ALL THE BEST PEOPLE by Sonja Yoerg


Publisher: Berkley
Release Date: May 2, 2017
Source: Review copy from the publisher
Rating: ★★★½


An intricately crafted story of madness, magic and misfortune across three generations from the author of The Middle of Somewhere and House Broken…

Vermont, 1972. Carole LaPorte has a satisfying, ordinary life. She cares for her children, balances the books for the family’s auto shop and laughs when her husband slow dances her across the kitchen floor. Her tragic childhood might have happened to someone else.

But now her mind is playing tricks on her. The accounts won’t reconcile and the murmuring she hears isn’t the television. She ought to seek help, but she’s terrified of being locked away in a mental hospital like her mother, Solange. So Carole hides her symptoms, withdraws from her family and unwittingly sets her eleven-year-old daughter Alison on a desperate search for meaning and power: in Tarot cards, in omens from a nearby river and in a mysterious blue glass box belonging to her grandmother.

An exploration of the power of courage and love to overcome a damning legacy, All the Best People celebrates the search for identity and grace in the most ordinary lives.


ALL THE BEST PEOPLE is a family drama spanning three generations, from the 1920s to the 1970s.
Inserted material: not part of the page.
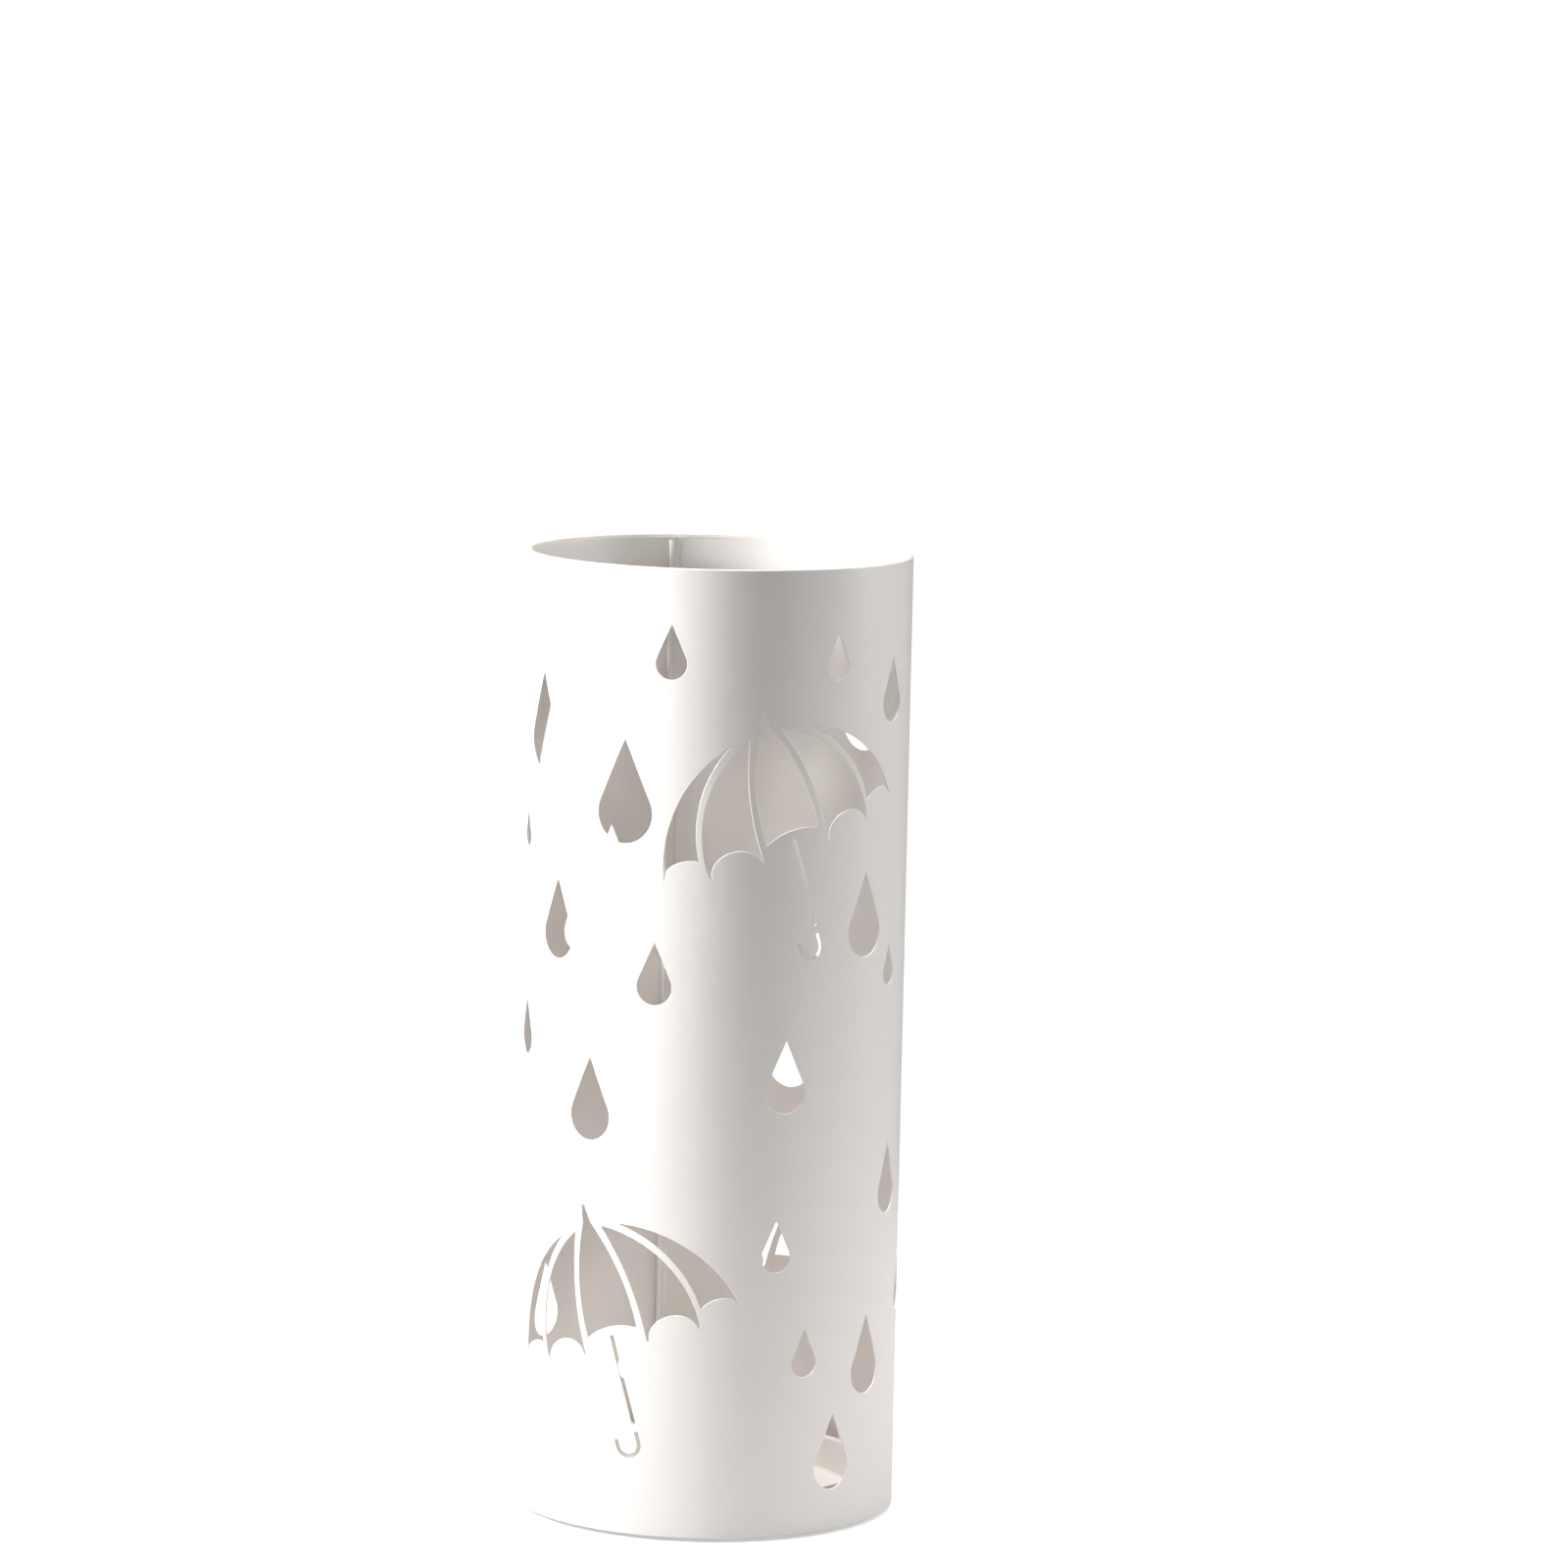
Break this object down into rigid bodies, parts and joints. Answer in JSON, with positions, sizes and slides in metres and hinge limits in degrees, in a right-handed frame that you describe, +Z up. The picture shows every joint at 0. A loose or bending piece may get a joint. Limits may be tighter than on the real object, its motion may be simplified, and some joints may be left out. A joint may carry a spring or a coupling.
{
  "type": "umbrella stand",
  "caption": "round sheet-steel umbrella stand, a tall tube pierced with raindrops and umbrellas, with a lift-out drip tray and inner hooks",
  "frame": {"origin": "the middle of the footprint, on the surface the stand rests on", "axes": "+Z up along the tube, -Y the front, +X to the right of someone who faces the front; the lap seam runs down the back at +Y"},
  "size_m": [0.195, 0.195, 0.49],
  "materials": {
    "white_powder_coat": "satin white powder coat on sheet steel",
    "tray_plastic": "moulded white polypropylene, fine matt grain",
    "pad_rubber": "dark grey anti-slip foam rubber"
  },
  "bodies": {
    "stand": {"shell": "white_powder_coat", "floor_dish": "white_powder_coat", "hook_1": "white_powder_coat", "hook_2": "white_powder_coat", "hook_3": "white_powder_coat", "hook_4": "white_powder_coat", "foot_1": "pad_rubber", "foot_2": "pad_rubber", "foot_3": "pad_rubber", "foot_4": "pad_rubber"},
    "tray": {"drip_tray": "tray_plastic"}
  },
  "joints": [
    {"name": "tray_lift", "type": "slide", "parent": "stand", "child": "tray", "axis": [0, 0, 1], "range_m": [0, 0.5]}
  ]
}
Does mental illness run in the family? When Carole starts hearing voices, she fears that she will meet the same fate as her mother, Solange: being locked away for decades in a mental institution. Carole shrinks from her family at the time when her daughter Alison needs her most: adolescence.
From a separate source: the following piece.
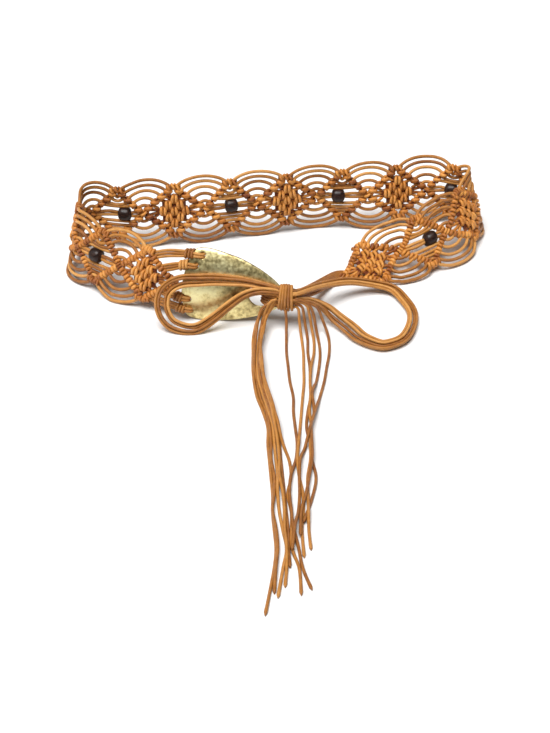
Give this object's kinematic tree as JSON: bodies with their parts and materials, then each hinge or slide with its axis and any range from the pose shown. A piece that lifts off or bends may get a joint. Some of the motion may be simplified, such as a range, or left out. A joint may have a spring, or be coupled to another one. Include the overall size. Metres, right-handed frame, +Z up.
{
  "type": "rope belt",
  "caption": "Macrame rope belt of waxed cord with wooden beads, tied shut through a leaf-shaped brass buckle plate and standing on its edge as a loop, with long loose tie ends.",
  "frame": {"origin": "on the surface the belt stands on, under the middle of what stands there, without the bow and the loose ends", "axes": "+Z up across the standing band, -Y to the front where the buckle plate and the bow are, +X to the right along the plate towards its tip"},
  "size_m": [0.2982, 0.4035, 0.0512],
  "materials": {
    "cord": "waxed cotton, soft sheen",
    "bead": "dark stained and glossy",
    "brass": "antique, mottled, satin"
  },
  "bodies": {
    "root": {"band": "cord", "bead_1": "bead", "bead_2": "bead", "bead_3": "bead", "bead_4": "bead", "bead_5": "bead", "bead_6": "bead", "buckle_plate": "brass", "lacing_1": "cord", "lacing_2": "cord", "lacing_3": "cord", "lacing_4": "cord", "tie_neck": "cord", "tie_knot": "cord", "bow_left": "cord", "bow_right": "cord", "tie_ends": "cord"}
  },
  "joints": []
}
Overall, I thought this book was beautifully written, and the author handles the subject of mental illness realistically and with compassion. I was really drawn in by Part One of the story, focusing on Carole and Alison in 1972. With Carole’s point of view, the reader gets a strong sense of her fear and confusion as the disease takes hold of her mind.

I wasn’t as engaged in Part Two, which was Solange’s story of her marriage to Carole’s father. It’s a story of class, rich versus poor, and social injustice. The pacing was slower, and to me it felt a bit disjointed from the other part. Another POV came from Janine, Carole’s younger sister, who was an awful, unlikable character, and honestly her part didn’t do much to advance the story.

I wish there had been more magic or magical realism that the blurb alluded to, so the book was a bit different than what I was expecting. Still, it was a touching and heartbreaking story about how one family faced its history of mental illness.

Disclosure: I received a copy of this book from the publisher in exchange for an honest review.